The three-month adventure was inspired by Amy Johnson, who became the first woman to fly solo between England and Australia in 1930.

Like her, Ms Curtis-Taylor made the trip in an open cockpit and navigated using basic instruments, which are now period pieces.

“End of huge adventure, thank you everyone who supported me,” the 53-year-old wrote on Facebook, marking the completion of a flight which crossed 23 countries and gave her the “best view in the world” from her biplane, Spirit of Artemis.

Many people took to social media to offer their congratulations, with one person saying that the sight of Ms Curtis-Taylor touching down in Sydney made them “just well up with vicarious pride over what you’ve done. You are an amazing woman.”

The route of Tracey Curtis-Taylor's solo trip from Britain to Australia
The route of Tracey Curtis-Taylor's solo trip from Britain to Australia

Ms Curtis-Taylor, who lives in London, admitted she had not yet managed to process the adventure. “I would like to sit down with a large drink and rest and reflect on what I have gone through. It’s been an astonishing experience – heaven and hell.”

“I just take my hat off to what [Johnson] pushed herself to, right on the limits of endurance. She was on the verge of nervous exhaustion when she finished. It’s an astonishing survival story, all done by a slip of a girl at the age of 26 with little flying experience,” said Ms Curtis-Taylor.

“This generation needs to know what the pioneers achieved and how they resolved to break the records.”

Ms Curtis-Taylor’s achievement is being seen as a source of inspiration for others. Kanchana Gamage, founder of the Aviatrix Project, an initiative which encourages women and girlsto fly, said: “What she is showing is not necessarily [just] about aviation, it’s about perseverance. It’s that sense of adventure, really.

“It’s showing that you can do exciting things. Tracey doesn’t have a commercial licence; she doesn’t have an instrument rating.

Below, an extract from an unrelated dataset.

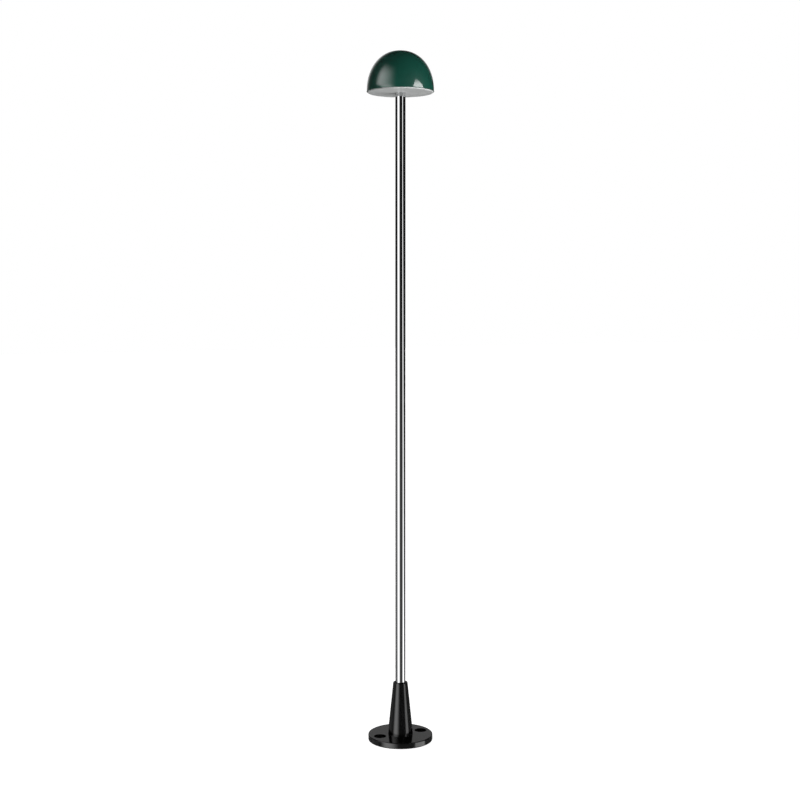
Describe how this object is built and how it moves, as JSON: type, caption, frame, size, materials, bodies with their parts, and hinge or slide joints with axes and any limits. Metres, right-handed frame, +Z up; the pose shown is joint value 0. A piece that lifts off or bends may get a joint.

She’s a private pilot … she’s had a lot of challenges and difficulties to get to where she is, but she’s managed it,”

Jane Priston, founder of the Amy Johnson Herne Bay Project, said: “I know Tracey feels very passionately that she wanted to promote aviation as a career for women and girls, which is interestingly the reason Amy took on the flight herself in 1930.

“She has taken Amy’s legacy, built on it and inspired the whole world really.”

Ms Curtis-Taylor, who flew from Cape Town to Goodwood, West Sussex, in 2013 inspired by Lady Mary Heath’s flight in 1928, called flying “addictive”.

Her next trip? A solo flight across the US later this year.